Oh my god DAMN I’m so EXCITED to share this one!!! Do you, listening pal, have any idea how many songs there are about whiskey in the blues & country cannon? The first thing I learned, after having gone through ten different versions of “Rye Whiskey” (including “Rye Whiskey Waltz,” “Way Up On Clinch Mountain,” and my favorite, “Bon Whiskey”—“Rye Whiskey” in Creole), is that there are also lots of songs about beer! Gin! Rum! I love these songs because they range from unapologetically wasted—Harry Choates’ “Rye Whiskey,” recorded in 1946, includes slurring and hiccups—to transubstantial, (this one for another mix) Bascom Lamar Lunsford’s “Drinking of the Wine.” Also, though, because lots of them do the thing where they try to fit so snugly into the pastiche of their own sounds that they end up sounding like a radical, whacked-out riff on the regular stuff:
Take, for example, Tom T. Hall’s “Faster Horses (The Cowboy And The Poet),” from his 1975 album of (basically) the same name. It’s got this raucous, throbbing wind-up, movable enough to fit a fist-pumping power-ballad and what I imagine bros with muscle shirts and two girlfriends loop their alarm clock to. It literally starts like this:
He was an old-time cowboy, don’t you understand
His eyes were sharp as razor blades, his face was leather tan
His toes were pointed inward, from a-hangin’ on a horse
HE WAS AN OLD PHILOSOPHER, OF COURSE
Honestly, it’s not even too much. Because the narrator’s a poet, too!! A poet cowboy who learns the way from that old cowboy philosopher, and The Way, the pedestal, is “faster horses, younger women, older whiskey, and more money.” And then, who needs poetry! When Hall’s poet days are over, those horses, whiskey, and teenagers keep on teen-ing, and that, country crew, is what country poetry is actually all about.
It’s perfect. Whiskey and women, a match for the ages! As a woman who takes her whiskey both neat and by myself, I’m into this.
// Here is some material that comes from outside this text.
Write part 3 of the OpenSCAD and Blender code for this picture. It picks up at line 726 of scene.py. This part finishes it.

And truly, the bravado is contagious—David Allen Coe’s “Whiskey and Women,” a puff-chested breakup song, stands even taller alongside Sleepy LaBeef’s tragi-comic “Drink Up And Go Home,” an updated riff off of the alternately-scripted “Trouble In Mind” and “Satisfied Mind”—“be thankful you’re livin’, drink up and go home.”
Ushered in by Reverend Gary Davis’ sweet call, “Tiny, roll me a cigarette please man!” woven into his slide guitar riff, “Whiskey & Cigarettes” has two versions of “Rye Whiskey,” Charlie Poole’s “Take A Drink on Me,” Elder Charlie Beck’s cautionary “Drinking Shine,” Bo Carter’s nasty “Cigarette Blues,” and razor-sharp Merline Johnson’s “Bad Whiskey Blues” (which I opted for, after some consternation, over its partner song, “I Drink Good Whiskey”).
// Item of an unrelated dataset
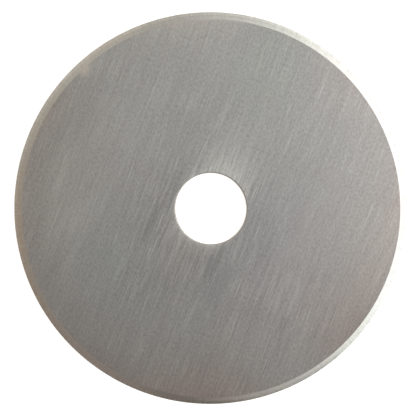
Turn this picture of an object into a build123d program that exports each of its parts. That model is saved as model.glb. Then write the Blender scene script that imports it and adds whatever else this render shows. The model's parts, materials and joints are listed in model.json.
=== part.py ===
from build123d import *
from math import radians, tan
import os

# A round blade for a hand-held rotary cutter: one disc of hardened tool steel, blanked with a
# central bore, ground flat on both faces, then bevelled and honed to a cutting edge all round its
# rim. It turns on the cutter's hub and is held between the handle and a washer by its flat faces.
# The origin is the centre of the bore in the plane of the cutting edge, and +Z is the blade's axis.
# Sizes are in millimetres, and angles in degrees from the plane of the blade, on each of its faces.

blade_diameter = 45.0
blade_thickness = 0.3
bore_diameter = 8.2  # turns freely on an 8 mm hub
bore_edge_radius = 0.1  # the tumbled round at each mouth of the bore
bevel_angle = 9.0  # of the wide grind, from the flat face down to the hone
hone_angle = 13.0  # of the steeper grind that ends in the cutting edge
hone_width = 0.3  # of the steeper grind, measured along a radius
edge_thickness = 0.01  # steel left at the cutting edge itself

rim_radius = blade_diameter / 2
bore_radius = bore_diameter / 2
face_height = blade_thickness / 2
edge_height = edge_thickness / 2

# The grinds are worked out inwards from the cutting edge, as their angles set how wide they come.
hone_radius = rim_radius - hone_width
hone_height = edge_height + hone_width * tan(radians(hone_angle))
bevel_width = (face_height - hone_height) / tan(radians(bevel_angle))
bevel_radius = hone_radius - bevel_width

with BuildPart() as blade:
    # Half of the blade's section, from the bore out to the edge, above and below the edge's plane.
    with BuildSketch(Plane.XZ):
        with BuildLine():
            upper_side = [
                (bore_radius, face_height),
                (bevel_radius, face_height),
                (hone_radius, hone_height),
                (rim_radius, edge_height),
            ]
            lower_side = [(radius, -height) for radius, height in reversed(upper_side)]
            Polyline(*upper_side, *lower_side, close=True)
        make_face()
    revolve(axis=Axis.Z)

    # Both mouths of the bore are rounded, so that the blade doesn't score the hub.
    bore_mouths = blade.edges().filter_by(GeomType.CIRCLE).group_by(SortBy.RADIUS)[0]
    fillet(bore_mouths, bore_edge_radius)

blade.part.label = "blade"

os.makedirs("parts", exist_ok=True)
export_step(blade.part, "parts/blade.step")
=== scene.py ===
import json
from math import cos, pi, radians, sin, tan

import bpy
import numpy as np
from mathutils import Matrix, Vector


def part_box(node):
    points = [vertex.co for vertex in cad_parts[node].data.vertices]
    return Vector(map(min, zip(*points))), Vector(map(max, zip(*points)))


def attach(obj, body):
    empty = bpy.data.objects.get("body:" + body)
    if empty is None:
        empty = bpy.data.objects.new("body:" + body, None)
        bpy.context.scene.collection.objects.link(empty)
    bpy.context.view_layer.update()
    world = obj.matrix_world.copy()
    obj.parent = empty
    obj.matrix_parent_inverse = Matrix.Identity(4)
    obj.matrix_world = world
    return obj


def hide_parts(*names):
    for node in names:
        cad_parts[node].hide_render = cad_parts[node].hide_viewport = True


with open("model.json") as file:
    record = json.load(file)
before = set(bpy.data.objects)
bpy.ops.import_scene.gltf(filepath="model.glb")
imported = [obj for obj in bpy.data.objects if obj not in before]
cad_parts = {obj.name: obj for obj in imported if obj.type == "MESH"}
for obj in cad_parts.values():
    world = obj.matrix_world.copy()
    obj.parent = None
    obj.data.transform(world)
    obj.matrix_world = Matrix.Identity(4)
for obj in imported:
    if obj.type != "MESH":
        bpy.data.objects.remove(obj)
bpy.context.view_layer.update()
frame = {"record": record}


# The blade: one disc of hardened tool steel, blanked with a round bore and ground flat on a belt,
# which leaves fine straight lines across both faces. The rim is then ground to a wide bevel and
# honed to its edge from both sides, with lines that run across the bevel.

MM = 0.001
blade_low, blade_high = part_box("blade")
bore_mount = next(mount for mount in frame["record"]["mounts"] if mount["name"] == "bore")
rim_radius = max(blade_high.x, blade_high.y)
face_height = blade_high.z
bore_radius = bore_mount["dims"]["r_mm"] * MM
bore_round = 0.1 * MM  # of the tumbled edge at each mouth of the bore
sag_width = 0.25 * MM  # over which the faces fall off towards the bore, drawn down by the punch
sag_slope = tan(radians(1.8))  # of a face where it meets the bore's rounded edge
hone_width = 0.3 * MM
hone_angle = radians(13.0)
bevel_angle = radians(9.0)
edge_height = 0.005 * MM  # half of the steel left at the cutting edge
hone_height = edge_height + hone_width * tan(hone_angle)
hone_radius = rim_radius - hone_width
seam_width = 0.15 * MM  # of the dull line where the bevel runs into the hone
shoulder_radius = hone_radius - (face_height - hone_height) / tan(bevel_angle)
runout = 0.10 * MM  # how far the grind's shoulder sits off the blade's centre
runout_heading = radians(-31.0)
grind_heading = radians(69.5)  # of the straight lines on the faces, from +X

TURN_STEPS = 360
ROUND_STEPS = 5
FACE_STEPS = 64
CROWDING = 0.8  # how much closer the face's rings come near the bore and the rim
BORE, FACE, BEVEL, HONE = range(4)  # the kinds of ground surface, in the order of the materials


def half_section():
    """The blade's section above the plane of its edge, from the middle of the bore's wall out to
    the middle of the edge. Radius and height are given ring by ring: the wall, a quarter circle at
    the bore's mouth, the face, then the straight bevel, hone and edge. The face is flat but for its
    sag by the bore, e to the minus distance over the sag's width, and its rings lie at t less a
    part of the sine of one turn of t, so that they crowd at both ends."""
    turn = np.linspace(0, pi / 2, ROUND_STEPS + 1)
    round_radius = bore_radius + bore_round * (1 - np.cos(turn))
    round_height = face_height - bore_round * (1 - np.sin(turn)) - sag_slope * sag_width
    even = np.linspace(0, 1, FACE_STEPS + 1)[1:]
    share = even - CROWDING * np.sin(2 * pi * even) / (2 * pi)
    mouth_radius = bore_radius + bore_round
    face_radius = mouth_radius + share * (shoulder_radius - mouth_radius)
    sag = sag_slope * sag_width * np.exp((mouth_radius - face_radius) / sag_width)
    grind_radius = [hone_radius - seam_width, hone_radius, rim_radius, rim_radius]
    grind_height = [hone_height + seam_width * tan(bevel_angle), hone_height, edge_height, 0]
    radius = np.r_[bore_radius, round_radius, face_radius, grind_radius]
    height = np.r_[0, round_height, face_height - sag, grind_height]
    kinds = np.r_[np.full(ROUND_STEPS + 1, BORE), np.full(FACE_STEPS, FACE), BEVEL, BEVEL, HONE, HONE]
    return radius, height, kinds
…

Pretty early on, we hear from “the Possum,” “Thumper,” the man who penned “Grand Tour” and “He Stopped Loving Her Today” and over 900 other songs, more than 150 of which were hits; the late, great, George Jones. A small gesture (and, for his issues with alcoholism, a complicated one), but I do want to throw this mix out to him, because today would have been his 84th birthday. From the artist’s mouth, Yabba dabba doo, the king is gone, and so are you . Pour one out, y’all, and have a happy Saturday night.